At night it changes.

It becomes heavier. More crowded. More secretive. A shelf at night is not just storage. It is accumulation. It is unfinished thought. It is the visible weight of everything that has already been written, everything that has already been confessed, hidden, distorted, or remembered badly.

That is why bookshelves feel so right inside noir.

They turn memory into architecture.

A room lined with books is never empty, even when no one else is there. It carries old voices, old crimes, old desires, old failures. You do not have to open a single volume for the pressure to begin. The room already knows too much.

4. Silence becomes part of the plot

The noir library depends on a particular kind of silence. Not clean silence. Not peaceful silence. Something softer and more uneasy than that.

The kind of silence where you hear the page turn too clearly. The kind where a small sound in another room changes the whole emotional scale. The kind where a clock feels accusatory. The kind where the city outside seems distant enough to be unreal and close enough to be listening.

That silence matters because noir is never only visual. It is atmospheric. It depends on what gathers around a person while nothing obvious is happening.

A library at night is one of the best places for that gathering.

The plot may still be inside the book, but the room has already begun telling one of its own.

5. Reading itself can become noir

A noir library is not just a room where noir books happen to exist. It is a room where reading changes character.

Reading at night under a lamp is different from reading in daylight. It feels less neutral. More ritualistic. More intimate. The book enters the body differently. A sentence can stay longer. A paragraph can feel like weather. A pause can seem dangerous.

This is especially true when the room around the book supports the mood. Dark wood. low light. The outline of shelves. A chair that encourages stillness. A window reflecting back the interior instead of opening cleanly onto the world outside.

In that setting, reading stops being passive. It becomes noir in itself.

You are not only receiving a story. You are inhabiting the conditions that make noir believable.

6. The library is where exterior noir becomes interior noir

Streets, bars, stations, hotels, harbors. These are classic noir spaces because they expose human beings to movement, risk, temptation, and chance. But the library does something equally important. It takes all of that exterior tension and turns it inward.

This is where noir becomes reflective.

The danger is no longer only outside. It is in memory. In interpretation. In the act of dwelling too long with a page. In the possibility that what you are reading has begun to alter the room around you.

That is why the noir library matters. It is one of the places where the genre sheds action and keeps only pressure.

And pressure is often the more enduring thing.

7. The room watches back

The deepest noir rooms are never neutral.

They do not simply contain the reader. They observe the reader. A library at night can feel like that. The lamp throws light upward. The shelves disappear into shadow. The window reflects your own outline back at you. The room becomes less like a shelter and more like a presence.

Not hostile, exactly. But alert.

It notices the hour. It notices the page. It notices how long you have stayed there without moving. It notices the way thought keeps circling one sentence.

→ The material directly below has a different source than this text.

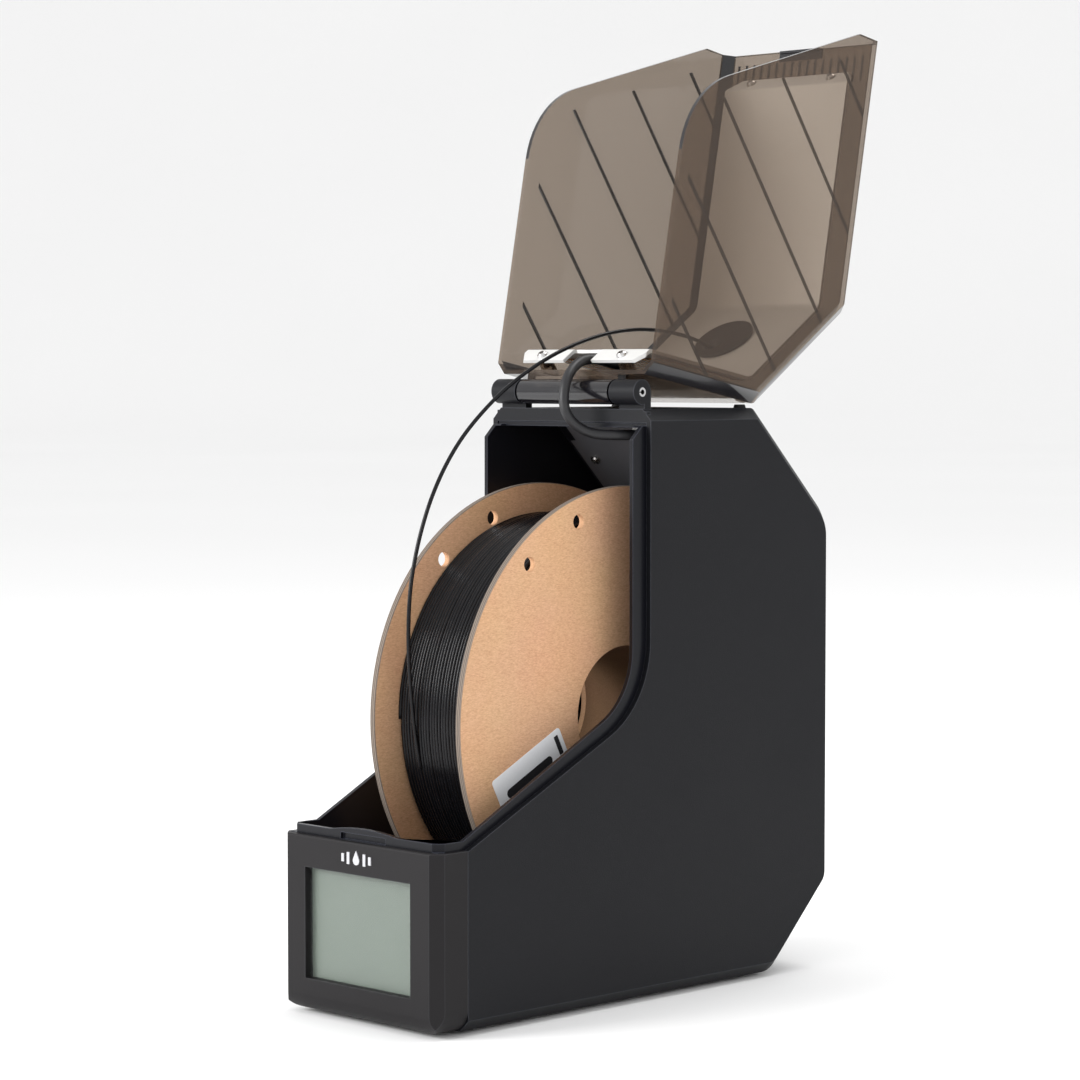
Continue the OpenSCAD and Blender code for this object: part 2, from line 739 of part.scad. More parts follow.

That is why the noir library feels so alive. It is not a dead room full of dead objects. It is an atmosphere with patience.

And patience is one of noir’s darkest virtues.

8. Why the noir library matters

The noir library matters because it reminds us that noir is not only about crime, pursuit, or urban spectacle. It is also about interior weather. It is about the rooms where people think too much, remember too much, read too late, and begin to feel that the night has crossed some invisible threshold.

A bookshelf. A chair. A lamp. A page. Silence. The reflection in a dark window.

That is enough.

Sometimes the truest noir scene does not happen on the street at all. Sometimes it happens in the room where someone sits alone, reading under a small circle of light, while the rest of the library waits in shadow like a second mind.

And by then, the room is already part of the story.